Изменить размер шрифта - +
Альфонсу было тогда четырнадцать лет. Из монастыря его выставили в два счета, и он стал кочевать с толстенным томом стихов под мышкой с фермы на ферму, нанимаясь в работники. Как правило, к осени, когда начинался сезон бронхитов, его каждый раз прогоняли вон. На какое-то время его поиски возлюбленной прервала война. Но вот его демобилизовали, наградили орденом, он поступил в скобяной магазин и, обретя таким образом солидное положение в обществе, с новой силой ощутил потребность в музе. Чуть не угробив своим бурным натиском пять-шесть хворых курортниц и едва не угодив под суд после жалобы городского управления по туризму, он в пятидесятые годы решил утишать томление плоти при помощи проституток крепкого телосложения, а пациенток водолечебницы беречь для идеальных устремлений.

— Нам все кажется, что мы бессмертны, — произносит нотариус в приливе жалости к себе. — А ведь я его ровесник…

— Я тоже, — говорит Одиль.

— Я даже на пару месяцев старше…

— Так вот, — продолжал свое повествование Альфонс, как только посетители вышли, — это новенькая, она работает около перехода внизу Женевской улицы. Звать Амалией. Бразильянка из Сан-Пауло, настоящая женщина, не то что эти перевертыши из ночных клубов — пыжатся быть и тем и сем сразу, а на деле ни то ни се, хуже, чем ты сейчас, жалкие куклы. Интересно, может, ты уже в раю? — перебивает он сам себя и смотрит на часы. — И я распинаюсь перед пустым местом? Но это ничего, я привык. Это ведь такая редкость, чтобы тебя слушали, чаще всего даже и вида не делают.

Я бы рад послушать тебя еще, Альфонс, но не могу быть везде одновременно. Меня притягивает столовая, и я устремляюсь туда, причем с охотой — ведь там с минуты на минуту зачитают мои последние распоряжения, и мне любопытно посмотреть, кто как их примет. Однако же, когда в поле моего зрения снова проступает ореховый стол, часть моего сознания, кажется, остается в гостевой комнате. Что-то вроде зуда отвлекает внимание, я слышу, не различая слов, горячий шепот Альфонса, он словно приглушенная мелодия, на фоне которой звякают вилки и ложки. Возможно, моя мысль — это поток частичек мозга, облачко атомов, все еще связанных друг с другом, но обреченных в дальнейшем распыляться и оседать всюду, куда меня будут призывать? Надо будет продумать эту гипотезу на досуге. Пока же сконцентрируемся на мэтре Сонна, нотариусе из конторы на бульваре Президента Вильсона, смущенно сидящем перед своей тарелкой, — он более или менее представляет себе, что содержится в конверте, который оттопыривает внутренний карман его пиджака.
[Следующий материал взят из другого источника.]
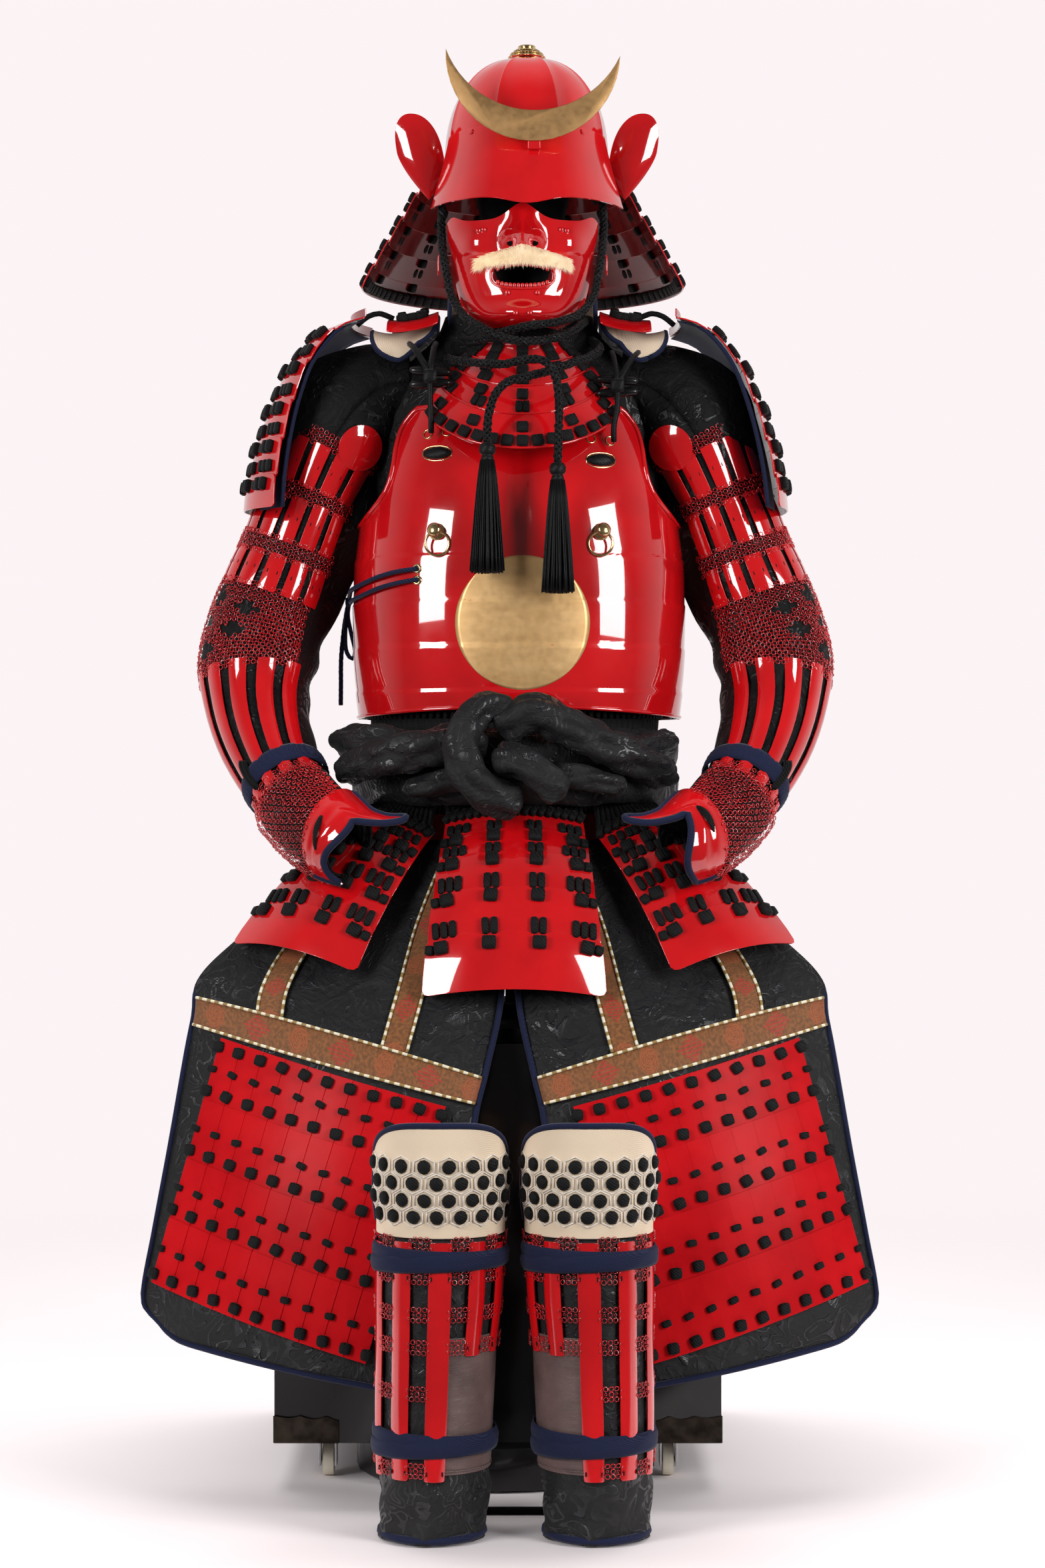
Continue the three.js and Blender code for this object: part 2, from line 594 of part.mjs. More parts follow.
const sodeSurface = (wrap) => (u, v) => {
  const { x, z } = along(SODE_LINE, v);
  const side = mix(1, -1, u);
  return point(-x + wrap * side * side * mix(0.5, 1, v), 4 + side * mix(84, 98, v), z);
};

// ---------------------------------------------------------------- arms

const ARM = [
  { x: 120, y: 4, z: 1232, r: 45 },
  { x: 152, y: 4, z: 1226, r: 54 },
  { x: 182, y: 3, z: 1202, r: 61 },
  { x: 208, y: 2, z: 1166, r: 62 },
  { x: 228, y: 0, z: 1124, r: 56 },
  { x: 246, y: -1, z: 1080, r: 54 },
  { x: 268, y: -3, z: 1020, r: 57 },
  { x: 290, y: -8, z: 958, r: 62 },
  { x: 299, y: -18, z: 905, r: 65 },
  { x: 295, y: -38, z: 858, r: 58 },
  { x: 283, y: -68, z: 818, r: 52 },
  { x: 266, y: -100, z: 783, r: 46 },
  { x: 246, y: -130, z: 752, r: 42 },
];
const HAND = [
  { x: 245, y: -136, z: 750, r: 49 },
  { x: 222, y: -164, z: 728, r: 50 },
  { x: 196, y: -190, z: 710, r: 48 },
  { x: 167, y: -212, z: 699, r: 42 },
  { x: 137, y: -226, z: 699, r: 35 },
  { x: 111, y: -232, z: 706, r: 28 },
];

// A tube about a bent line: angle 0 faces the front and +90 the right-hand side, as seen from the front.
const limbSurface = (line, s, fromAngle, toAngle) => (u, v) => {
  const here = along(line, v);
  const e = 0.5 / (line.length - 1);
  const [before, after] = [along(line, v - e), along(line, v + e)];
  const down = point(s * (after.x - before.x), after.y - before.y, after.z - before.z).normalize();
  const front = point(0, -1, 0).addScaledVector(down, down.y).normalize();
  const right = front.clone().cross(down);
  const a = mix(fromAngle, toAngle, u) * DEGREE;
  return point(s * here.x, here.y, here.z).addScaledVector(front, here.r * cos(a)).addScaledVector(right, here.r * sin(a));
};

// The plate over the back of the hand: short on the outside, and a long tongue over the thumb.
const handSurface = (s) => {
  const limb = limbSurface(HAND, s, s < 0 ? -75 : -90, s < 0 ? 90 : 75);
  return (u, v) => limb(u, v * mix(0.46, 1, pow(max(0, s < 0 ? u : 1 - u), 1.4)));
};

function buildArms() {
  const columns = 12;
  const rows = plainRows(ARM.length - 1);
  for (const { word, s } of SIDES) {
    const place = (name, geometry, colour) => add(name + "_" + word, geometry.translate(OFFSET.arms, 0, 0), colour);
    const limb = limbSurface(ARM, s, 0, 360);
    const [from, to] = s < 0 ? [-6 / columns, 1 / columns] : [-1 / columns, 6 / columns];
    place("sleeve", wall(limb, columns, rows, { closed: true, thickness: CLOTH }), "brocade");
    place("sleeve_armour", wall(limb, 7, rows.slice(3), { from, to, lift: PLATE + GAP }), "lacquer");
    place("hand_guard", wall(handSurface(s), 7, plainRows(4)), "lacquer");
    place("shoulder_guard", wall(sided(sodeSurface(SODE_WRAP[word]), s), 6, lappedRows(6)), "lacquer");
  }
}

// ---------------------------------------------------------------- thigh guards

// The cloth's outer and inner edge at each row, down from the waist tie; bulge is how far its middle stands forward.
const THIGH = [
  { v: 0, ox: -188, oy: -98, oz: 712, ix: -6, iy: -140, iz: 706, bulge: 6 },
  { v: 0.17, ox: -296, oy: -135, oz: 604, ix: -7, iy: -198, iz: 622, bulge: 16 },
  { v: 0.3, ox: -347, oy: -165, oz: 552, ix: -8, iy: -238, iz: 535, bulge: 30 },
  { v: 0.41, ox: -353, oy: -185, oz: 512, ix: -25, iy: -284, iz: 455, bulge: 36 },
  { v: 0.47, ox: -359, oy: -195, oz: 478, ix: -34, iy: -298, iz: 419, bulge: 38 },
  { v: 0.66, ox: -376, oy: -215, oz: 372, ix: -48, iy: -315, iz: 310, bulge: 42 },
  { v: 0.83, ox: -393, oy: -226, oz: 276, ix: -56, iy: -322, iz: 212, bulge: 44 },
  { v: 0.93, ox: -404, oy: -230, oz: 212, ix: -61, iy: -325, iz: 151, bulge: 45 },
  { v: 1, ox: -402, oy: -232, oz: 170, ix: -64, iy: -326, iz: 112, bulge: 46 },
];
const THIGH_COLUMNS = 10;
const PLATES = { from: 0.1, to: 0.9, top: 0.49, foot: 0.945, step: 1.4, thickness: 1.6, clear: 1 };

function thighSurface(u, v) {
  const row = between(THIGH, "v", v);
  const corner = 15 * pow(max(0, 1 - u / 0.16), 2) * pow(max(0, (v - 0.93) / 0.07), 2);
  const forward = row.bulge * 4 * u * (1 - u);
  return point(mix(row.ox, row.ix, u) + corner, mix(row.oy, row.iy, u) - forward, mix(row.oz, row.iz, u) + corner);
}

function buildThighs() {
  const rows = THIGH.map(({ v }) => ({ v, lift: 0 }));
  const lames = lappedRows(4, PLATES.top, PLATES.foot, PLATES.step);
  const { from, to, thickness, clear } = PLATES;
  for (const { word, s } of SIDES) {
    const place = (name, geometry, colour) => add(name + "_" + word, geometry.translate(OFFSET.thighs, 0, 0), colour);
    const base = sided(thighSurface, s);
    place("thigh_cloth", wall(base, THIGH_COLUMNS, rows, { thickness: CLOTH }), "brocade");
    const skinOn = { thickness, from, to, lift: thickness + clear };
    place("thigh_plates", wall(base, THIGH_COLUMNS - 2, lames, skinOn), "lacquer");
  }
}

// ---------------------------------------------------------------- shins

const SHIN = [
  { z: 311, w: 62, d: 67 },
  { z: 262, w: 61, d: 70 },
  { z: 200, w: 58, d: 68 },
  { z: 110, w: 57, d: 65 },
  { z: 58, w: 55, d: 64 },
  { z: 1.5, w: 53, d: 62 },
];
const SHIN_COLUMNS = 12;
const SHIN_REACH = 150; // the greave is open behind
const KNEE_REACH = 96;

const shinHeight = SHIN[0].z - SHIN[SHIN.length - 1].z;

// The left and right greave lean apart a little towards the foot.
const shinSurface = (i) => (u, v) => {
  const a = mix(-SHIN_REACH, SHIN_REACH, u) * DEGREE;
  const z = SHIN[0].z - v * shinHeight;
  const { w, d } = between(SHIN, "z", z);
  return point(GREAVE.x[i] + GREAVE.lean[i] * v + w * sin(a), GREAVE.y - d * cos(a), z);
};

// Quilted knee cap: an arched flap that stands up from the greave.
const kneeSurface = (i) => (u, v) => {
  const side = mix(-1, 1, u);
  const a = side * KNEE_REACH * DEGREE;
  const z = mix(GREAVE.kneeTop - 46 * pow(abs(side), 3.2), GREAVE.kneeBottom, v);
  const swell = 6 * sin(PI * min(1, v + 0.15));
  return point(GREAVE.x[i] + (66 + swell / 2) * sin(a), GREAVE.y - (70 + swell) * cos(a), z);
};

function buildShins() {
  const rows = SHIN.map(({ z }) => ({ v: (SHIN[0].z - z) / shinHeight, lift: 0 }));
  SIDES.forEach(({ word }, i) => {
    add("shin_cloth_" + word, wall(shinSurface(i), SHIN_COLUMNS, rows, { thickness: CLOTH }), "brocade");
    const splints = wall(shinSurface(i), 8, rows.slice(0, 5), { from: 1 / 6, to: 5 / 6, lift: PLATE + GAP });
    add("shin_splints_" + word, splints, "lacquer");
    add("knee_guard_" + word, wall(kneeSurface(i), 10, plainRows(4), { thickness: CLOTH }), "cream");
  });
}

// ---------------------------------------------------------------- display stand

function buildStand() {
  const { x, width, front, back, bottom, top, wall: side, lid } = BOX;
  const [left, right] = [x - width / 2, x + width / 2];
  const shell = cuboid(point(left, front, bottom), point(right, back, top));
  const hollow = cuboid(point(left + side, front + side, bottom + side), point(right - side, back - side, top + side));
  const drum = upright(160, 3, bottom + 1, 24).translate(x, -112, 0);
  add("armour_box", joined(cut(shell, hollow), drum), "boxLacquer");

  const board = cuboid(point(left, front, top + GAP), point(right, back, top + lid));
  const foot = cuboid(point(-90, -70, top + lid - 1), point(90, 90, top + 2 * lid));
  const post = cuboid(point(-20, -10, top + lid), point(20, 30, 1180));
  const bar = cuboid(point(-112, -4, 1140), point(112, 24, 1180));
  const head = turned([[0, 1170], [24, 1172], [24, 1340], [40, 1392], [54, 1450], [58, 1500], [44, 1560], [0, 1584]], 16);
  add("display_stand", joined(board, foot, post, bar, head.translate(0, 10, 0)), "boxLacquer");

  // Inside each greave stands a post on a foot; the feet reach out through the open backs to one cross bar.
  const reach = GREAVE.y + 112;
  const feet = GREAVE.x.flatMap((at, i) => {
    const middle = at + GREAVE.lean[i];
    return [
      upright(34, 0, 8, 16).translate(middle, GREAVE.y, 0),
      upright(11, 7, 290, 10).translate(middle, GREAVE.y, 0),
      cuboid(point(middle - 11, GREAVE.y, 0), point(middle + 11, reach, 6)),
    ];
  });
  const [near, far] = GREAVE.x.map((at, i) => at + GREAVE.lean[i]);
  const crossBar = cuboid(point(near - 11, reach - 18, 0), point(far + 11, reach, 5));
  add("shin_stand", joined(...feet, crossBar), "boxLacquer");
}

// A swivel caster: a plate and two cheeks that turn under the box, with a wheel on the axle between them.
function buildCasters() {
  const { inset, wheelRadius, wheelWidth, trail, cheek, axleRadius } = CASTER;
  const top = BOX.bottom - 0.5;
  const outerHalf = wheelWidth / 2 + 1 + cheek;
  for (const [end, y] of [["front", BOX.front + inset], ["back", BOX.back - inset]])
    for (const { word, s } of SIDES) {
      const x = BOX.x + s * (BOX.width / 2 - inset);
      const plate = upright(15, top - 3, top, 12);
      const arms = [-1, 1].map((k) => {
        const mid = k * (outerHalf - cheek / 2);
        return cuboid(point(mid - cheek / 2, -7, wheelRadius - 5), point(mid + cheek / 2, trail + 6, top - 2));
      });
      const axle = new THREE.CylinderGeometry(axleRadius, axleRadius, 2 * outerHalf, 8).rotateZ(PI / 2);
      axle.translate(0, trail, wheelRadius);
      add("caster_fork_" + end + "_" + word, joined(plate, ...arms, axle).translate(x, y, 0), "steel");
      const [bore, rim, half] = [axleRadius + 0.6, wheelRadius, wheelWidth / 2];
      const face = [[bore, -half], [rim - 1, -half], [rim, 1 - half]];
      const section = [...face, [rim, half - 1], [rim - 1, half], [bore, half], [bore, -half]];
      const wheel = new THREE.LatheGeometry(section.map(([r, h]) => new THREE.Vector2(r, h)), 16).rotateZ(PI / 2);
      add("caster_wheel_" + end + "_" + word, wheel.translate(x, y + trail, wheelRadius), "wheel");
    }
}

buildHelmet();
buildMask();
buildCords();
buildCuirass();
buildSideCord();
buildSash();
buildTassets();
buildArms();
buildThighs();
buildShins();
buildStand();
buildCasters();

export default figure;
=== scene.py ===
import math
import random

import bmesh
import bpy
from mathutils import Matrix, Vector


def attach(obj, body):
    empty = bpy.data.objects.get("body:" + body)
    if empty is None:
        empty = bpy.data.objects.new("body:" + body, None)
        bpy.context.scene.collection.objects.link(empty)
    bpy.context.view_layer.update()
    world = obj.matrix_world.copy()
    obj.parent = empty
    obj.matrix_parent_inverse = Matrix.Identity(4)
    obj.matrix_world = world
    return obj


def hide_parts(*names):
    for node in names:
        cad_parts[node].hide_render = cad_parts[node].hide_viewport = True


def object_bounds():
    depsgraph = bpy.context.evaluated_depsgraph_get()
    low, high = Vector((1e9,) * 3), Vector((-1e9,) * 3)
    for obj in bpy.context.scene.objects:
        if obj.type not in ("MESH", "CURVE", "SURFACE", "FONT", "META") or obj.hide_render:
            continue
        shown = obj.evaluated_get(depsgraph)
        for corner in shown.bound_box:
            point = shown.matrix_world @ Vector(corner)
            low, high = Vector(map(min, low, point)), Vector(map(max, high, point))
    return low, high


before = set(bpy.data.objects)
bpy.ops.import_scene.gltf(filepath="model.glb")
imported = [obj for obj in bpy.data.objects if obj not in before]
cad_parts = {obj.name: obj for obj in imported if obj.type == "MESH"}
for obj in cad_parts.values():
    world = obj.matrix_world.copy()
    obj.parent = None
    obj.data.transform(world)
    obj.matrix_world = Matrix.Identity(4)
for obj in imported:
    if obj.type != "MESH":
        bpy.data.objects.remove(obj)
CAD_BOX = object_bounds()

MM = 0.001
FIGURE_SIDE, FIGURE_BACK = 14, 152  # the figure's own axis in the set's frame
OFFSET = {"cuirass": -4, "skirt": -9, "arms": -8, "thighs": -14}  # each group hangs a little to the left
PLATE = 2.0  # lacquered steel
CLOTH = 2.4  # quilted brocade
LAP_STEP = 2.3  # each lower lame lies this much further out
SIDES = (("left", -1), ("right", 1))
GRID_SHARE = 0.61  # the part of the drawn fineness that a finished grid keeps
sin, cos, sqrt, pi = math.sin, math.cos, math.sqrt, math.pi
DEGREE = pi / 180
STANDING = Matrix.Rotation(pi / 2, 4, "X")  # stands a flat shape up to face the front
dice = random.Random(17)


def at(x, y, z):
    """A place in the figure's own millimetres, in metres in the set's frame."""
    return Vector(((x + FIGURE_SIDE) * MM, (y + FIGURE_BACK) * MM, z * MM))


def mix(a, b, t):
    return a + (b - a) * t


def bump(distance, width):
    return math.exp(-((distance / width) ** 2))


def clamp(value, low=0.0, high=1.0):
    return max(low, min(high, value))


def paired(u, s):
    """The same place on both of a pair: u is counted from the other edge on the right one."""
    return u if s < 0 else 1 - u


def jitter(spread):
    return dice.uniform(-spread, spread)


def between(table, key):
    """A row of numbers between a table's rows, found by its first column, on a smooth curve."""
    rows = table if table[0][0] < table[-1][0] else table[::-1]
    key = clamp(key, rows[0][0], rows[-1][0])
    i = 0
    while i < len(rows) - 2 and key > rows[i + 1][0]:
        i += 1
    low, high = rows[i], rows[i + 1]
    before, after = rows[max(0, i - 1)], rows[min(len(rows) - 1, i + 2)]
    gap = high[0] - low[0]
    t = (key - low[0]) / gap
    made = []
    for a, b, c, d in zip(before, low, high, after):
        rise_low = (c - a) / (high[0] - before[0]) * gap
        rise_high = (d - b) / (after[0] - low[0]) * gap
        made.append(b * (2 * t**3 - 3 * t**2 + 1) + rise_low * (t**3 - 2 * t**2 + t)
                    + c * (3 * t**2 - 2 * t**3) + rise_high * (t**3 - t**2))
    return made


def smooth(a, b, c, d, t):
    """A place between b and c on a smooth curve through all four, t of the way on."""
    return 0.5 * (2 * b + (c - a) * t + (2 * a - 5 * b + 4 * c - d) * t * t + (3 * b - a - 3 * c + d) * t**3)


def along(table, share):
    """A row of numbers at a share of a table's rows, smoothly from row to row."""
    place = clamp(share) * (len(table) - 1)
    i = min(len(table) - 2, int(place))
    rows = [table[clamp(i + k, 0, len(table) - 1)] for k in (-1, 0, 1, 2)]
    return [smooth(*four, place - i) for four in zip(*rows)]


# ---------------- camera, light and floor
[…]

— Кто бы мог предположить? — вздыхает он и протирает запотевшие роговые очки.

— Никто, — тоном, отсекающим дальнейшие рассусоливания, изрекает Фабьена. — Вы упоминали по телефону о каких-то… особых распоряжениях. Подлить вам соуса?

— Нет, спасибо.

— О чем же идет речь?

— Лучше всего прямо сейчас вскрыть завещание. — Мэтр Сонна откидывается на стуле, достает конверт и вскрывает его столовым ножом. А затем в сгустившейся тишине, трижды прокашлявшись, оглашает полный текст моего последнего волеизъявления: — «Я, нижеподписавшийся Лормо Жак, приветствую всех вас и посылаю вам свои соображения с того света. Это — мое завещание, которое я пишу, будучи, как говорится, в трезвом уме и ясной памяти. Сейчас прекрасный летний вечер, и жизнь кажется такой отрадной, что хочется продлить ее за земные пределы…» — Нотариус восхищенно вздыхает, покачивает головой и повторяет последнюю фразу, смакуя ее звучание в нынешних обстоятельствах. Однако его слушатели мало чувствительны к литературной форме, их больше волнует содержание. Поэтому он с сожалением читает дальше: — «Прежде всего я настоятельно прошу, чтобы меня отпевали в нашей часовне в Пьеррэ-дю-Лак…»

— Но почему? — не выдерживает Фабьена, уже договорившаяся насчет отпевания в Нотр-Дам.